Il fréquente alors l'intelligentsia de l'époque, Jean-Paul Sartre, André Breton, Jacques Prévert, Robert Desnos, Jean Vilar et se lie d'amitié avec le sulfureux Jean Genet.

En 1947, il crée le mythique cabaret "La Rose Rouge", tremplin pour de nombreux artistes dont Juliette Gréco. C'est Papatakis qui lui choisit sa robe de scène, en soldes chez le couturier Pierre Balmain : noire, avec une traîne de satin doré. Juliette découpe le doré et adopte l'épure noire qui deviendra sa marque de fabrique.

Entre temps, Papatakis épouse l'actrice Anouk Aimée dont il a une fille, Manuela, en 1951.

Un an plus tôt il avait produit et financé l'unique oeuvre cinématographique de Genet, "Un chant d'amour", avec une photographie signée Cocteau. Mais le film est censuré et ne sortira qu'en 1975.

En 1957, il se fixe à New York où il se lie avec le mannequin allemand Christa Päffgen. Elle lui emprunte son prénom et devient ainsi la légendaire Nico, égérie d'Andy Warhol et du Velvet Underground.

Il y recontre aussi John Cassavetes, qui manque d'argent pour terminer son premier long métrage, "Shadows". Dégotant les fonds nécessaires, il devient coproducteur du film.

De retour à Paris, Papatakis réalise en 1962 son premier film, "Les Abysses", d'après la pièce de Genet "Les Bonnes", inspirée de l'histoire vraie des soeurs Papin. Le film est présenté au festival de Cannes la même année et fait scandale.

En 1967, il tourne "Les Pâtres du désordre" qui dénonce le régime des colonels grecs. Mais le film sort en mai 1968, quand personne ne songe à aller au cinéma ! C'est un échec.

En 1975, son film brûlot, "Gloria Mundi", qui évoque la torture en Algérie, est tout de suite retiré de l?affiche à la suite d'un attentat à la bombe au cinéma Marbeuf. Trente ans plus tard, il en présente à Athènes une version retouchée, accueillie avec enthousiasme.
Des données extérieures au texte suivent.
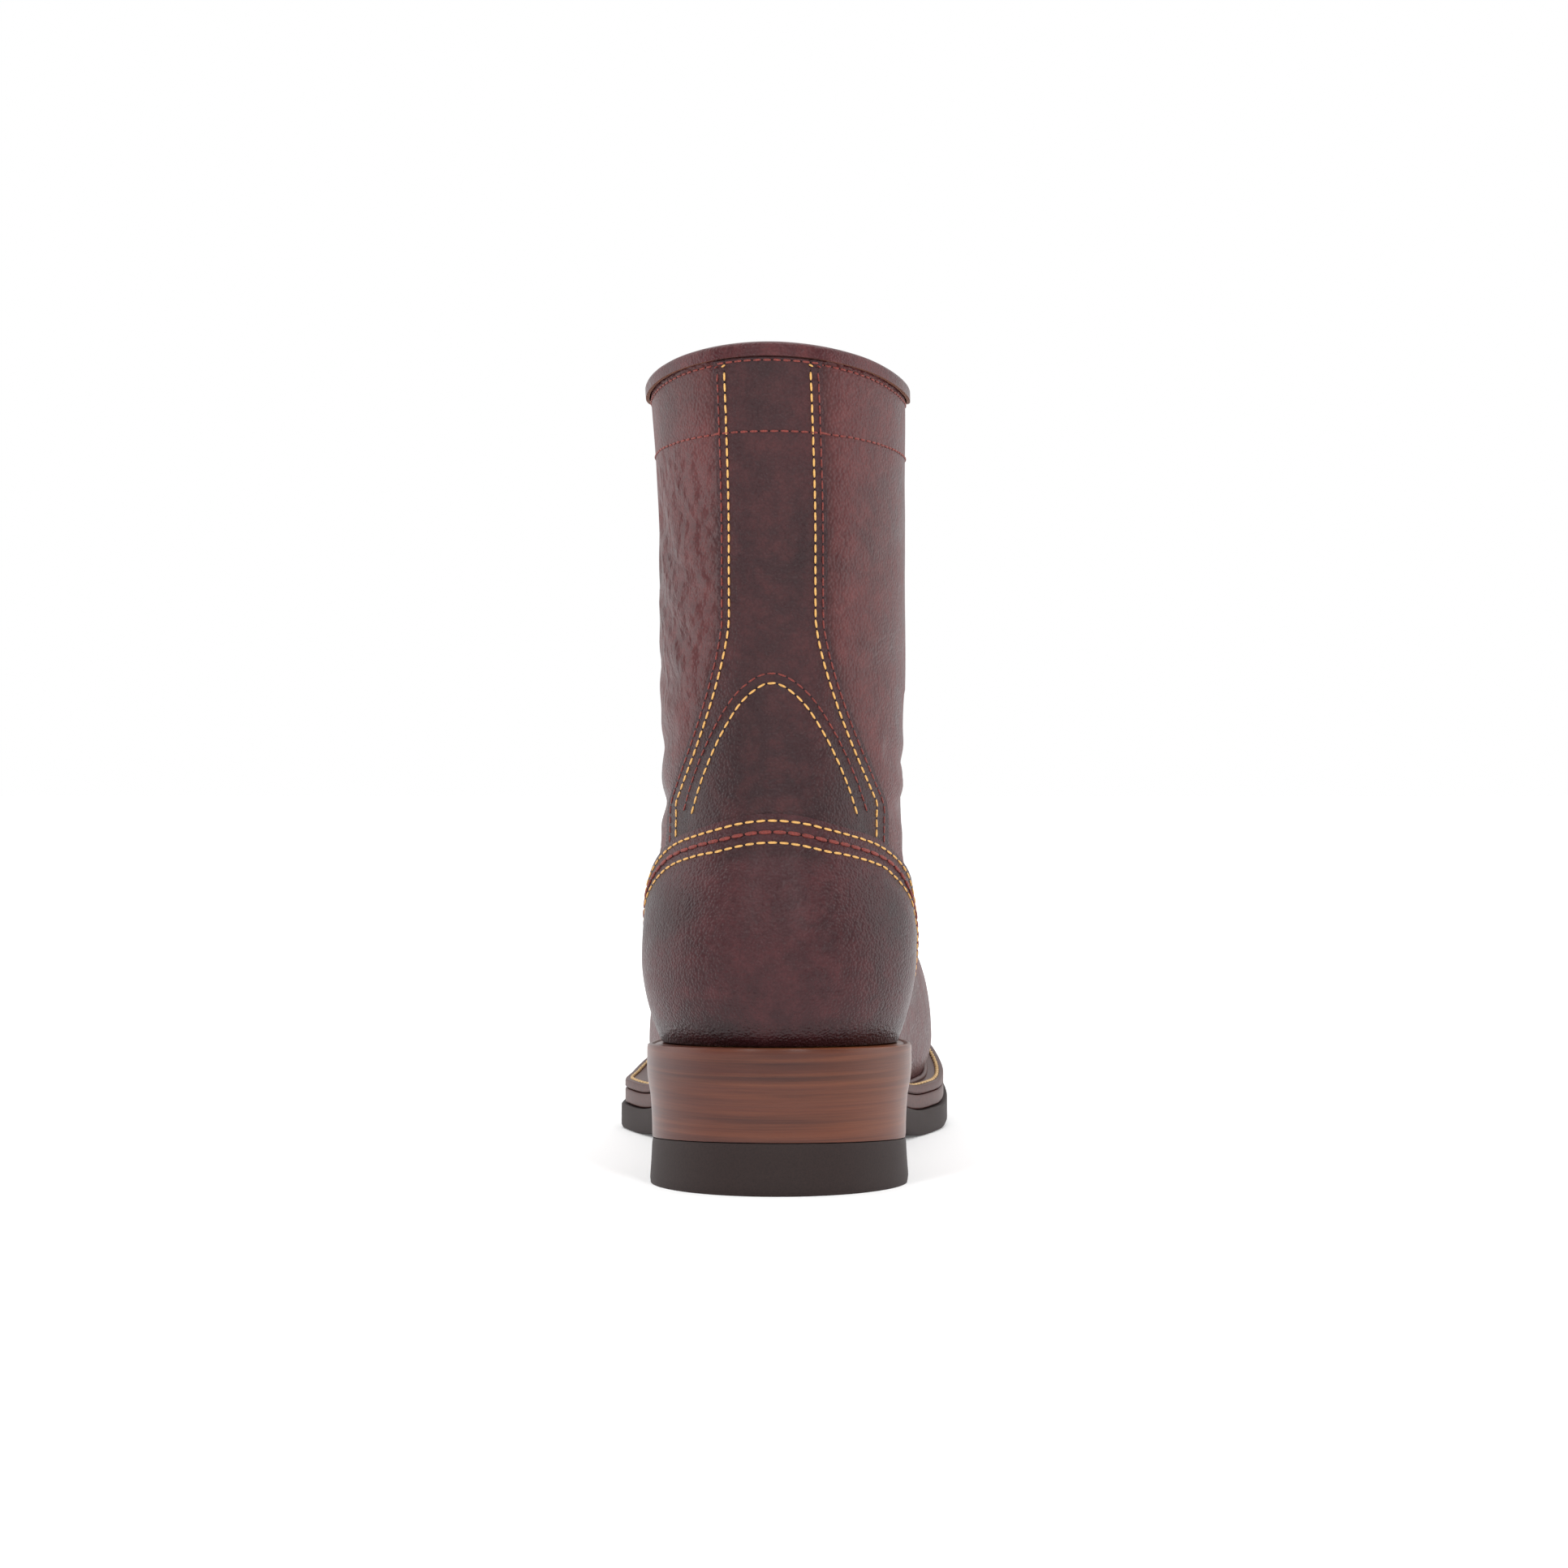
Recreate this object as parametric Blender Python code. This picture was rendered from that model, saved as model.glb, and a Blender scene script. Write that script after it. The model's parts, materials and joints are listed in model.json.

Ce film parle aussi des dérives de l'amour passion. "L'idée communément admise est que l'amour, c'est formidable. C'est totalement faux : c'est terrible l'amour, il faut être extrêmement costaud pour pouvoir vivre ça!", s'exclame en 2005 le cinéaste.

Papatakis vivait au moment du tournage avec l'actrice grecque Olga Karlatos. La résonnance autobiographique du film n'échappe à personne...

Après "Gloria Mundi", il faut attendre dix ans pour qu'il renoue avec le cinéma. Ce sera "La Photo", sélectionné en 1986 à la Quinzaine des réalisateurs à Cannes.

Puis, avec "Les Equilibristes", en 1991, il dresse un portrait acerbe de Jean Genet, incarné par un Michel Piccoli saisissant. Présenté à la Mostra de Venise, le film s'attire les foudres des admirateurs de l'écrivain.

Le ministre de la Culture Frédéric Mitterrand a salué mercredi en Papatakis un "irréductible marginal (...), dont l'exigence et l'audace nous poursuivront longtemps".